== OBJECTIVE ==
In the following material, identify every line holding the string "joints" and return it.

======== DATA SECTION ========

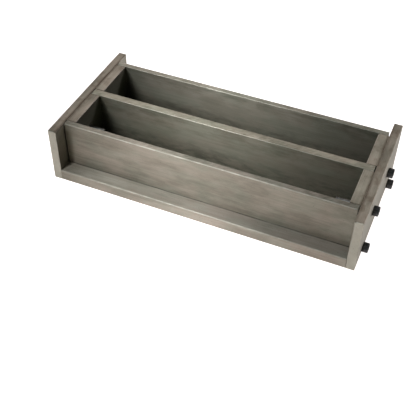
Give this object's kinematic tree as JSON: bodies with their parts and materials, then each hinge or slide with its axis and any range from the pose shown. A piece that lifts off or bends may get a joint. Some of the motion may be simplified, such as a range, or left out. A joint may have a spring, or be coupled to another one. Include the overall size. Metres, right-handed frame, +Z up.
{
  "type": "concrete prism mould",
  "caption": "Demountable ground-steel mould with side-by-side compartments for casting concrete prisms, with screwed end plates, loose end blocks and gauge studs.",
  "frame": {"origin": "on the floor under the middle of the mould, at the centre of the base plate's underside", "axes": "+X along the prisms to the end plate on the right, +Y from the front to the rear, +Z up"},
  "size_m": [0.336, 0.1536, 0.0625],
  "materials": {
    "ground_steel_base": "surface-ground steel, oiled, satin",
    "ground_steel_walls": "surface-ground steel, satin with lengthwise streaks",
    "ground_steel_end_plates": "surface-ground steel, satin, lightly stained",
    "ground_steel_blocks": "surface-ground steel, satin, lightly stained",
    "stainless_studs": "bright turned stainless steel",
    "black_screws": "black oxide, lightly oiled"
  },
  "bodies": {
    "base": {"base_plate": "ground_steel_base"},
    "left_end_plate": {"left_end_plate": "ground_steel_end_plates"},
    "right_end_plate": {"right_end_plate": "ground_steel_end_plates"},
    "front_wall": {"front_wall": "ground_steel_walls"},
    "centre_wall": {"centre_wall": "ground_steel_walls"},
    "rear_wall": {"rear_wall": "ground_steel_walls"},
    "left_front_end_block": {"left_front_end_block": "ground_steel_blocks"},
    "left_rear_end_block": {"left_rear_end_block": "ground_steel_blocks"},
    "right_front_end_block": {"right_front_end_block": "ground_steel_blocks"},
    "right_rear_end_block": {"right_rear_end_block": "ground_steel_blocks"},
    "left_front_gauge_stud": {"left_front_gauge_stud": "stainless_studs"},
    "left_rear_gauge_stud": {"left_rear_gauge_stud": "stainless_studs"},
    "right_front_gauge_stud": {"right_front_gauge_stud": "stainless_studs"},
    "right_rear_gauge_stud": {"right_rear_gauge_stud": "stainless_studs"},
    "left_front_block_screw": {"left_front_block_screw": "black_screws"},
    "left_rear_block_screw": {"left_rear_block_screw": "black_screws"},
    "right_front_block_screw": {"right_front_block_screw": "black_screws"},
    "right_rear_block_screw": {"right_rear_block_screw": "black_screws"},
    "left_front_base_screw": {"left_front_base_screw": "black_screws"},
    "left_rear_base_screw": {"left_rear_base_screw": "black_screws"},
    "right_front_base_screw": {"right_front_base_screw": "black_screws"},
    "right_rear_base_screw": {"right_rear_base_screw": "black_screws"},
    "front_wall_screws": {"front_wall_screws": "black_screws"},
    "centre_wall_screws": {"centre_wall_screws": "black_screws"},
    "rear_wall_screws": {"rear_wall_screws": "black_screws"}
  },
  "joints": [
    {"name": "left_plate_off", "type": "slide", "parent": "base", "child": "left_end_plate", "axis": [-1, 0, 0], "range_m": [0, 0.04]},
    {"name": "left_front_base_screw_turn", "type": "hinge", "parent": "left_end_plate", "child": "left_front_base_screw", "pos_m": [-0.162, -0.04875, 0.00625], "axis": [-1, 0, 0], "range_deg": [0, 14401]},
    {"name": "left_rear_base_screw_turn", "type": "hinge", "parent": "left_end_plate", "child": "left_rear_base_screw", "pos_m": [-0.162, 0.04875, 0.00625], "axis": [-1, 0, 0], "range_deg": [0, 14401]},
    {"name": "right_plate_off", "type": "slide", "parent": "base", "child": "right_end_plate", "axis": [1, 0, 0], "range_m": [0, 0.04]},
    {"name": "right_front_base_screw_turn", "type": "hinge", "parent": "right_end_plate", "child": "right_front_base_screw", "pos_m": [0.162, -0.04875, 0.00625], "axis": [1, 0, 0], "range_deg": [0, 14401]},
    {"name": "right_rear_base_screw_turn", "type": "hinge", "parent": "right_end_plate", "child": "right_rear_base_screw", "pos_m": [0.162, 0.04875, 0.00625], "axis": [1, 0, 0], "range_deg": [0, 14401]},
    {"name": "left_front_block_off", "type": "slide", "parent": "left_end_plate", "child": "left_front_end_block", "axis": [1, 0, 0], "range_m": [0, 0.012]},
    {"name": "left_front_block_screw_turn", "type": "hinge", "parent": "left_end_plate", "child": "left_front_block_screw", "pos_m": [-0.162, -0.02925, 0.0375], "axis": [-1, 0, 0], "range_deg": [0, 4321]},
    {"name": "left_front_stud_out", "type": "slide", "parent": "left_front_end_block", "child": "left_front_gauge_stud", "axis": [1, 0, 0], "range_m": [0, 0.02]},
    {"name": "left_rear_block_off", "type": "slide", "parent": "left_end_plate", "child": "left_rear_end_block", "axis": [1, 0, 0], "range_m": [0, 0.012]},
    {"name": "left_rear_block_screw_turn", "type": "hinge", "parent": "left_end_plate", "child": "left_rear_block_screw", "pos_m": [-0.162, 0.02925, 0.0375], "axis": [-1, 0, 0], "range_deg": [0, 4321]},
    {"name": "left_rear_stud_out", "type": "slide", "parent": "left_rear_end_block", "child": "left_rear_gauge_stud", "axis": [1, 0, 0], "range_m": [0, 0.02]},
    {"name": "right_front_block_off", "type": "slide", "parent": "right_end_plate", "child": "right_front_end_block", "axis": [-1, 0, 0], "range_m": [0, 0.012]},
    {"name": "right_front_block_screw_turn", "type": "hinge", "parent": "right_end_plate", "child": "right_front_block_screw", "pos_m": [0.162, -0.02925, 0.0375], "axis": [1, 0, 0], "range_deg": [0, 4321]},
    {"name": "right_front_stud_out", "type": "slide", "parent": "right_front_end_block", "child": "right_front_gauge_stud", "axis": [-1, 0, 0], "range_m": [0, 0.02]},
    {"name": "right_rear_block_off", "type": "slide", "parent": "right_end_plate", "child": "right_rear_end_block", "axis": [-1, 0, 0], "range_m": [0, 0.012]},
    {"name": "right_rear_block_screw_turn", "type": "hinge", "parent": "right_end_plate", "child": "right_rear_block_screw", "pos_m": [0.162, 0.02925, 0.0375], "axis": [1, 0, 0], "range_deg": [0, 4321]},
    {"name": "right_rear_stud_out", "type": "slide", "parent": "right_rear_end_block", "child": "right_rear_gauge_stud", "axis": [-1, 0, 0], "range_m": [0, 0.02]},
    {"name": "front_wall_off", "type": "slide", "parent": "base", "child": "front_wall", "axis": [0, 0, 1], "range_m": [0, 0.06]},
    {"name": "front_wall_screws_out", "type": "slide", "parent": "base", "child": "front_wall_screws", "axis": [0, 0, -1], "range_m": [0, 0.0221]},
    {"name": "centre_wall_off", "type": "slide", "parent": "base", "child": "centre_wall", "axis": [0, 0, 1], "range_m": [0, 0.06]},
    {"name": "centre_wall_screws_out", "type": "slide", "parent": "base", "child": "centre_wall_screws", "axis": [0, 0, -1], "range_m": [0, 0.0221]},
    {"name": "rear_wall_off", "type": "slide", "parent": "base", "child": "rear_wall", "axis": [0, 0, 1], "range_m": [0, 0.06]},
    {"name": "rear_wall_screws_out", "type": "slide", "parent": "base", "child": "rear_wall_screws", "axis": [0, 0, -1], "range_m": [0, 0.0221]}
  ],
  "couplings": [
    {"joint": "left_front_base_screw_turn", "follows": "left_plate_off", "rad_per_m": 6283.2},
    {"joint": "left_rear_base_screw_turn", "follows": "left_plate_off", "rad_per_m": 6283.2},
    {"joint": "right_front_base_screw_turn", "follows": "right_plate_off", "rad_per_m": 6283.2},
    {"joint": "right_rear_base_screw_turn", "follows": "right_plate_off", "rad_per_m": 6283.2},
    {"joint": "left_front_block_screw_turn", "follows": "left_front_block_off", "rad_per_m": 6283.2},
    {"joint": "left_rear_block_screw_turn", "follows": "left_rear_block_off", "rad_per_m": 6283.2},
    {"joint": "right_front_block_screw_turn", "follows": "right_front_block_off", "rad_per_m": 6283.2},
    {"joint": "right_rear_block_screw_turn", "follows": "right_rear_block_off", "rad_per_m": 6283.2},
    {"joint": "front_wall_screws_out", "follows": "front_wall_off", "ratio": 0.36667},
    {"joint": "centre_wall_screws_out", "follows": "centre_wall_off", "ratio": 0.36667},
    {"joint": "rear_wall_screws_out", "follows": "rear_wall_off", "ratio": 0.36667}
  ]
}
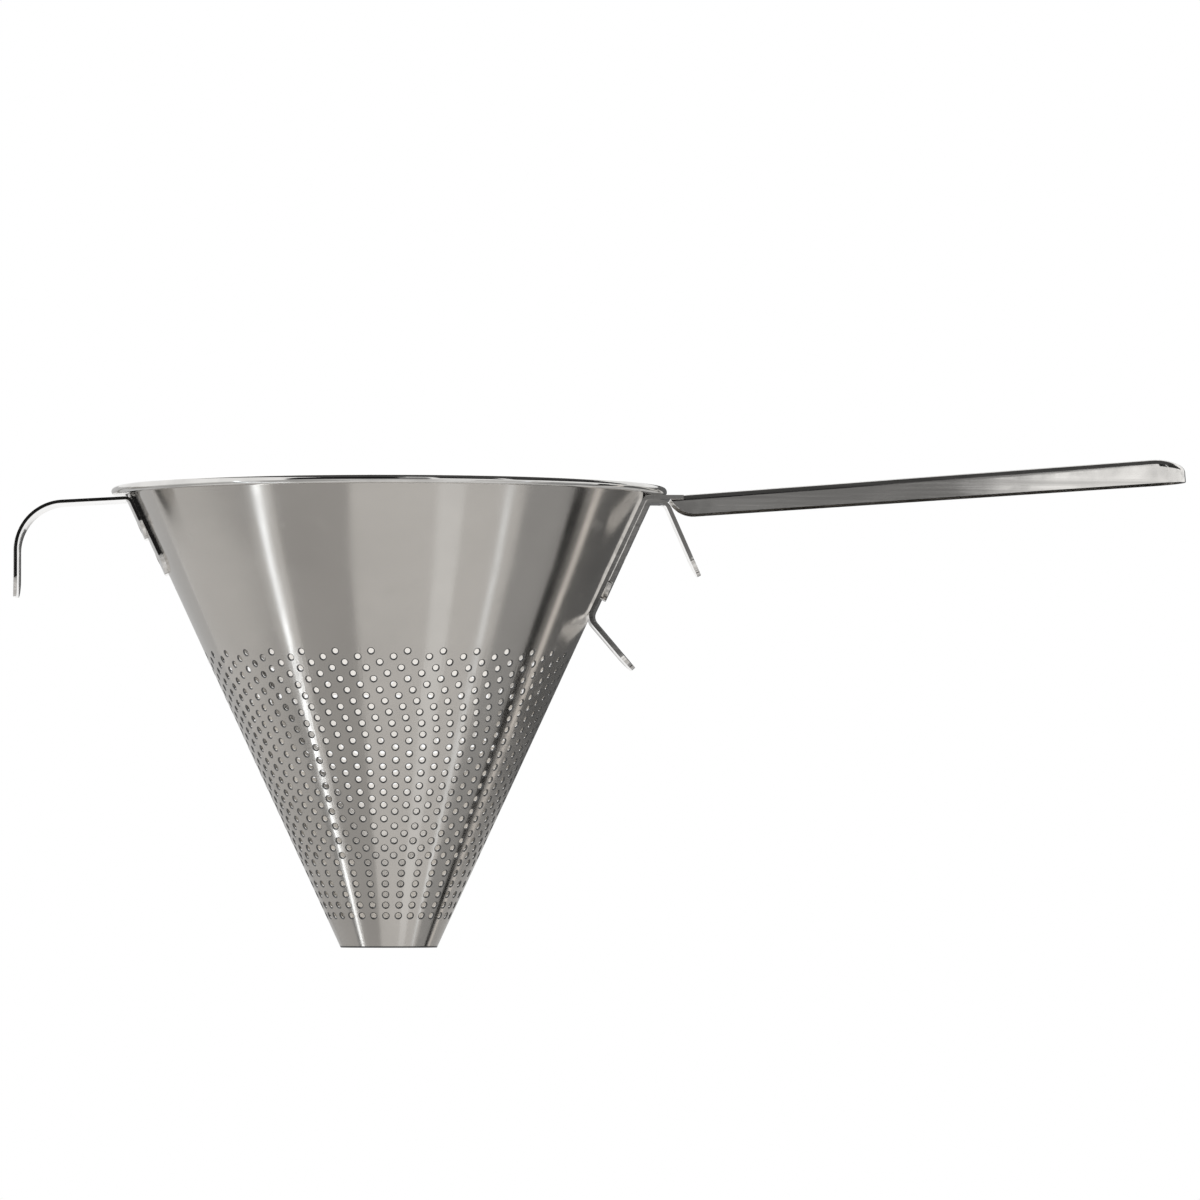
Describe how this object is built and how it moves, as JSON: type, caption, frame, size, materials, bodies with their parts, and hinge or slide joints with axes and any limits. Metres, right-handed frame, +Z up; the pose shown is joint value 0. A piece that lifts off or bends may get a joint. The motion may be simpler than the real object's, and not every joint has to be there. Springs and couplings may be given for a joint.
{
  "type": "chinois strainer",
  "caption": "Conical kitchen strainer of perforated steel sheet with a wired rim, a channel handle with two pot rests, and a bent hook that bears on a pot's rim.",
  "frame": {"origin": "on the cone's axis, in the plane of the stop strap's underside that bears on a pot's rim", "axes": "+Z up along the cone's axis, +X out along the handle, -X out to the pot hook"},
  "size_m": [0.4221, 0.2, 0.1752],
  "materials": {
    "brushed_sheet": "satin",
    "polished_strap": "polished",
    "rim_steel": "drawn",
    "weld_metal": "dull"
  },
  "bodies": {
    "root": {"cone_sheet": "brushed_sheet", "cone_seam_weld": "weld_metal", "rim_wire": "rim_steel", "base_disc": "brushed_sheet", "base_weld": "weld_metal", "handle": "polished_strap", "handle_leg_welds": "weld_metal", "pot_stop_strap": "polished_strap", "stop_strap_welds": "weld_metal", "front_backing_plate": "polished_strap", "backing_plate_welds": "weld_metal", "front_pot_hook": "polished_strap", "pot_hook_welds": "weld_metal"}
  },
  "joints": []
}
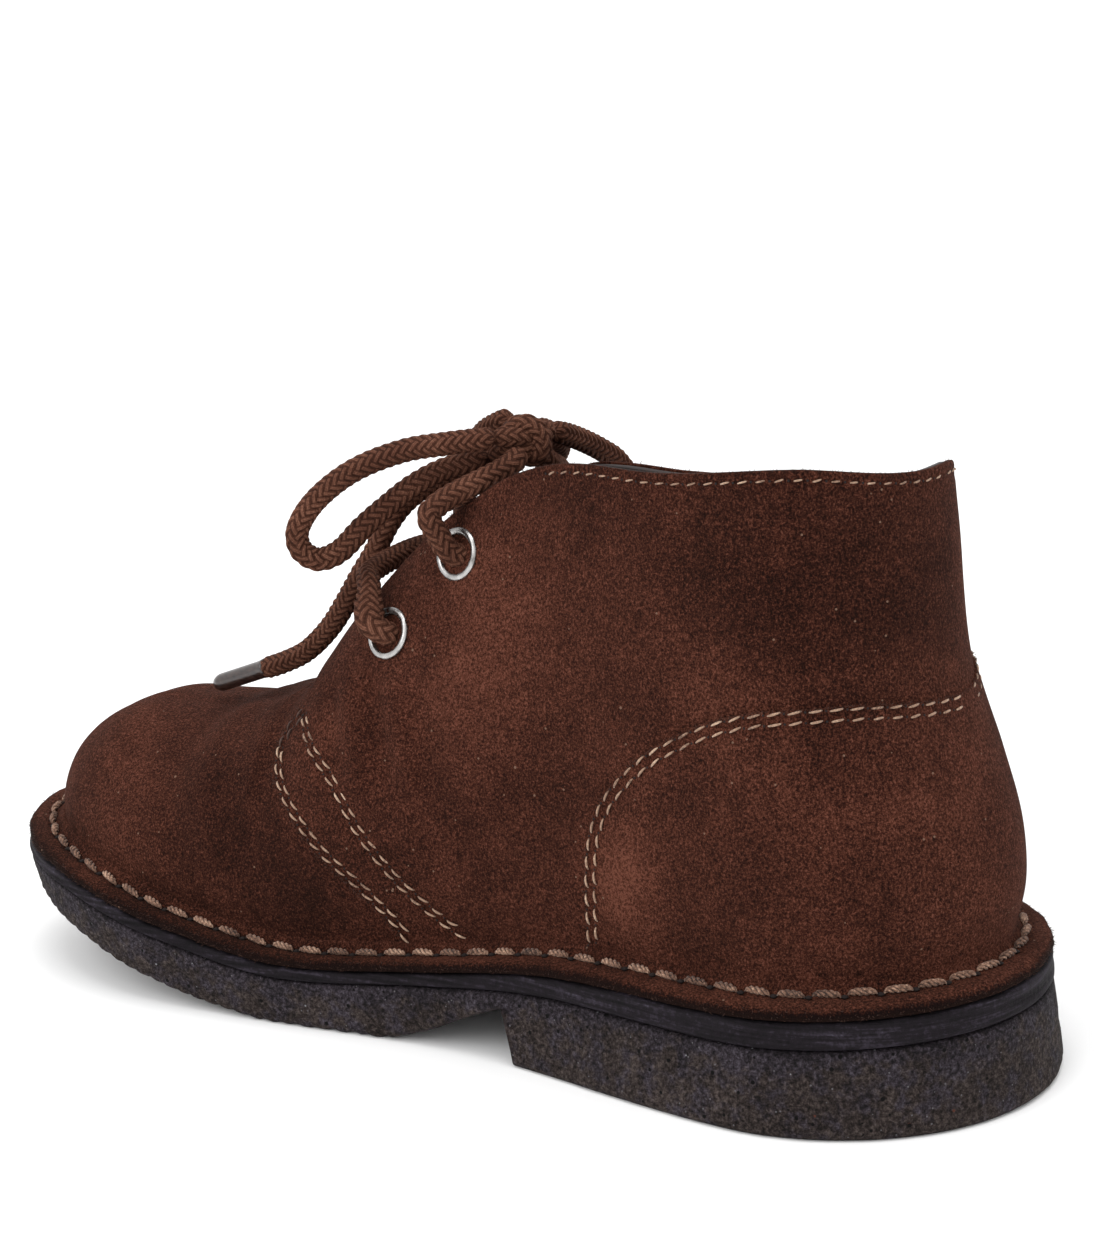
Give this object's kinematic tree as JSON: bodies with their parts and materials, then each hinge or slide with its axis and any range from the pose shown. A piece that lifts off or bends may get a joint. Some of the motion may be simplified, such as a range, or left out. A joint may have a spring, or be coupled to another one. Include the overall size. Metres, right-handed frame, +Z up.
{
  "type": "desert boot",
  "caption": "Ankle-high desert boot for the right foot: open-collared suede upper with tongue, laced eyelets, turned-out flange, runner and crepe sole with heel.",
  "frame": {"origin": "on the floor, under the middle of the boot without its free lace", "axes": "+X towards the toe, +Y to the shoe's left, which is its inner side, +Z up"},
  "size_m": [0.1914, 0.0748, 0.1001],
  "materials": {
    "suede": "brushed nap",
    "runner": "smooth, half gloss",
    "crepe": "crumbled crepe, matt",
    "insole": "smooth, matt",
    "eyelet": "bright rolled metal",
    "lace": "round braid",
    "aglet": "clear-coated tip"
  },
  "bodies": {
    "root": {"aglet_inner": "aglet", "aglet_outer": "aglet", "eyelet_lower_inner": "eyelet", "eyelet_lower_outer": "eyelet", "eyelet_upper_inner": "eyelet", "eyelet_upper_outer": "eyelet", "insole": "insole", "lace_bar": "lace", "lace_end_inner": "lace", "lace_end_outer": "lace", "lace_knot": "lace", "lace_loop_inner": "lace", "lace_loop_outer": "lace", "lace_strand_inner": "lace", "lace_strand_outer": "lace", "midsole": "runner", "outsole": "crepe", "tongue": "suede", "upper": "suede"}
  },
  "joints": []
}
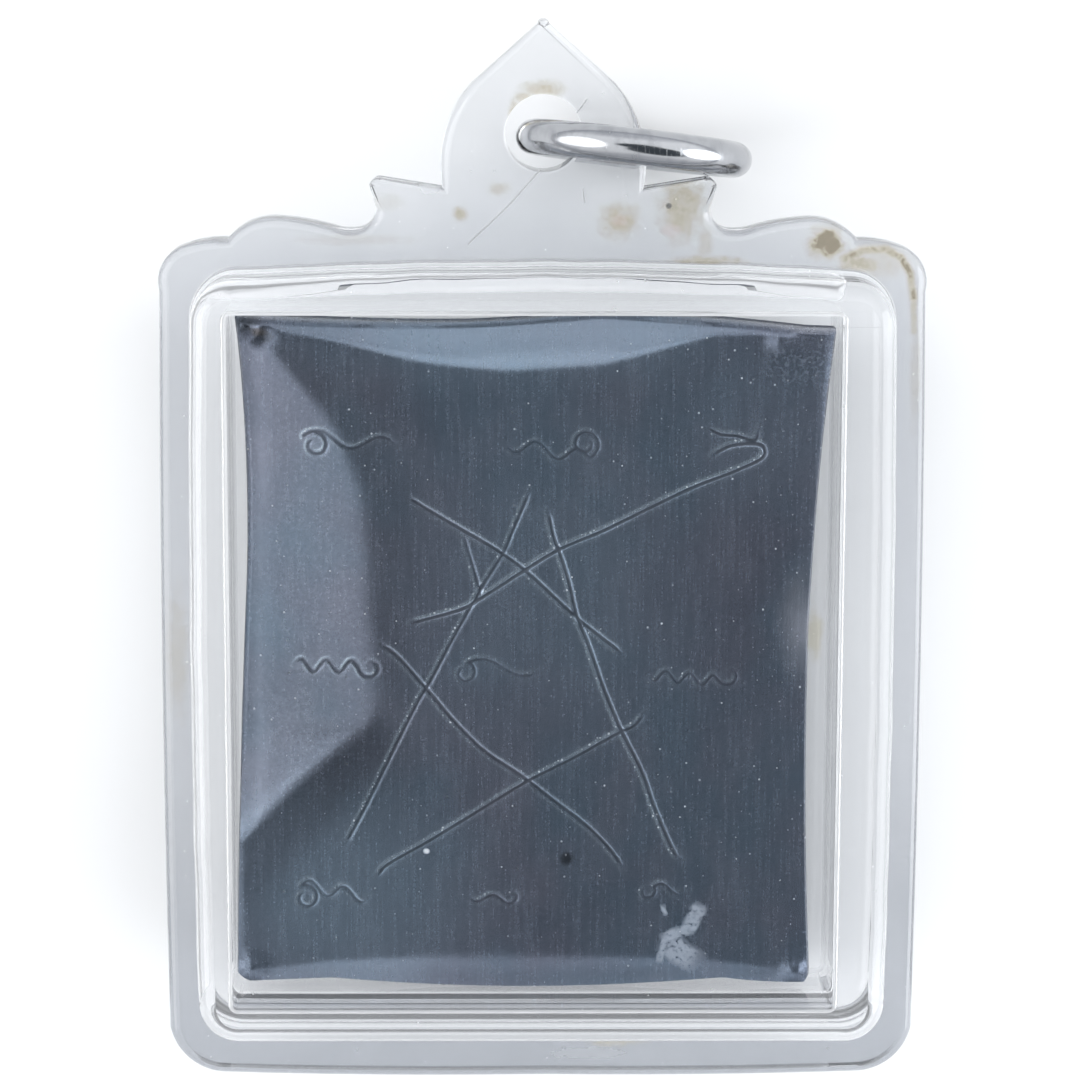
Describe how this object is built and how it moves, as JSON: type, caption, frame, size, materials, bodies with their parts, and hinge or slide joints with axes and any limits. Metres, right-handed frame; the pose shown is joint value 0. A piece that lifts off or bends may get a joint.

========

== PROBLEM SOLUTION ==
  "joints": [
Describe how this object is built and how it moves, as JSON: type, caption, frame, size, materials, bodies with their parts, and hinge or slide joints with axes and any limits. Metres, right-handed frame, +Z up; the pose shown is joint value 0. A piece that lifts off or bends may get a joint. The motion may be simpler than the real object's, and not every joint has to be there. Springs and couplings may be given for a joint.
  "joints": []
  "joints": []
Describe how this object is built and how it moves, as JSON: type, caption, frame, size, materials, bodies with their parts, and hinge or slide joints with axes and any limits. Metres, right-handed frame; the pose shown is joint value 0. A piece that lifts off or bends may get a joint.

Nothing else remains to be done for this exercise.